Jan Ambjorn (Copenhagen)*
Joakim Arnlind (AEI Potsdam)
Abhay Ashtekar (Penn State)
Costas Bachas (ENS Paris)
John Baez (Riverside)
John Barrett (Nottingham)
Niklas Beisert (AEI Potsdam)
Matthias Blau (Bern)
Ali Chamseddine (Beirut)
Alain Connes (College de France, Paris)
Ben Craps (Bruxelles)
Axel de Goursac (Louvain)
Lance Dixon (SLAC)
Henriette Elvang (Michigan)
Klaus Fredenhagen (Hamburg)
Laurent Freidel (Perimeter)
Stefan Hollands (Cardiff)
Jens Hoppe (Stockholm)
Ted Jacobson (Maryland)
Jerzy Jurkiewicz (Krakow)
Gandalf Lechner (Wien)
Jerzy Lewandowski (Warsaw)
Renate Loll (Utrecht)*
Roberto Longo (Rom)
Viatcheslav Mukhanov (Munich)
Hermann Nicolai (AEI Potsdam)
Martin Reuter (Mainz)
Carlo Rovelli (Marseille)
Misha Shaposhnikov (EPF Lausanne)
Raimar Wulkenhaar (Münster)
 
  • #48
Suprised, if I may try to ask a simple question regarding the strategy, concerning some fundamentall by still overall points.
suprised said:
This can be much more drastic than a simple discretization or dimensional reduction.
You mention things like theory spaces.

In MY opinion, discretization serves the purpose of allowing a well defined counting, and thus construction of a measure, Even if we then take a continuum limit, the choice of measure depends on the way the limit is taken.

Those who take the discretness most seriously, like causal sets etc, there the discretization is not really an approximation - it's the continuum that is an approximation.

By taking the continuum limit you loose information, namely how hte limit is taken.
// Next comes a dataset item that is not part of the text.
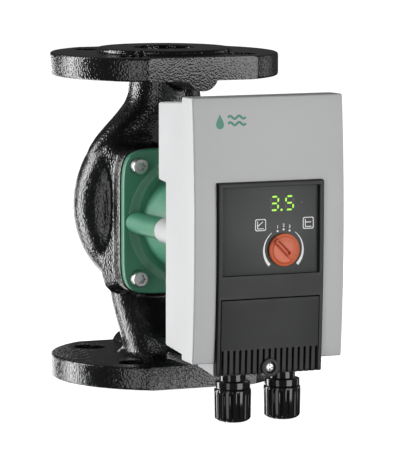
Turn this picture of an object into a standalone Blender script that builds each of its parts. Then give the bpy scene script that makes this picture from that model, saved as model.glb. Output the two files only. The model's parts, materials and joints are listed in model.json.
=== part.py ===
"""Circulator pump: a wet-rotor inline heating pump with pipe flanges and an electronic module.

Frame: the origin is the centre of the lower flange's raised face, on the pipe axis. +Z runs up along
the pipe, -Y points to the control panel and +X is to the right of somebody who faces the panel. The
motor axis is parallel to Y and crosses the pipe axis half way up. All lengths are in metres.
"""

import math

import bmesh
import bpy
from mathutils import Matrix, Vector

MM = 0.001
GAP = 0.3 * MM  # between pieces that touch in the real pump
RUNNING_GAP = 0.4 * MM  # between turning pieces and their bearings
OVERRUN = 3 * MM  # how far a cutter runs past the face that it opens

# Pipe connections
FACE_TO_FACE = 220 * MM
FLANGE_RADIUS = 75 * MM
FLANGE_THICKNESS = 15 * MM
RAISED_FACE_RADIUS = 44 * MM
RAISED_FACE_HEIGHT = 3 * MM
PORT_RADIUS = 20 * MM
FLANGE_FLAT = 64.6 * MM  # distance of the two flats from the pipe axis
FLANGE_EDGE = 1.5 * MM
SLOT_CENTRE_RADIUS = 53.5 * MM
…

And you end up with problems of how to defined measures.
suprised said:
classical smooth manifolds are relevant only in a certain regime; let's loosely say, of measure zero in the full parameter space.
How is the measure on this space physically constructed and justified?

I mean, don't you end up with just an even bigger landscape?

Or put differently, how you do gain more flexibility WITHOUT loosing control? (ie the measure, and thus getting lost in a landscape too larg to process)

Is this not a problem?

/Fredrik
 
  • #49
marcus said:
I didn't say it did!

I also did not assume that a "physical dimension" was fixed, whatever that means.

What it does assume is a differential manifold (one that you can put various metrics on) because otherwise you could not get Einstein gravity.

And a manifold has a fixed dimensionality that holds at all scales. That is part of the definition.

Maybe you should read my post more carefully before you start "correcting" it. I would be delighted to get some feedback.

Really, marcus? After all this time, is this really the attitude you're going to take?

I didn't say anything about correcting you nor did I address my post to you. My post was a brief informal note about what ads/cft assumes about the structure of "spacetime". I thought I could discuss physics informally here without having to check every word of my post for compatibility with yours. Perhaps I was mistaken.

Also, I see that others have already pointed out the flaws in your statement above, so I'll leave it at that.
 
  • #50
Fra said:
How is the measure on this space physically constructed and justified?
I am not claiming that I know, that's why I was writing "loosely". But the point is pretty obvious, in that classical geometry or weakly coupled physics just corresponds, again loosely speaking, to the boundary of the full parameter space. Clearly this boundary is much "less" than the full parameter space itself. Away from the boundary, ordinary notions of geometry generically break down.

Fra said:
I mean, don't you end up with just an even bigger landscape?

Or put differently, how you do gain more flexibility WITHOUT loosing control? (ie the measure, and thus getting lost in a landscape too larg to process)

Is this not a problem?

Problem for what? We are not engineers who design a car according to market demands! We talk here about the parameter space of quantum gravity in the string formulation. That's a question in itself and needs to be investigated, irrespective of feelings whether the landscape becomes "too large". It's like complaining that there would be "too many solutions" of GR, etc.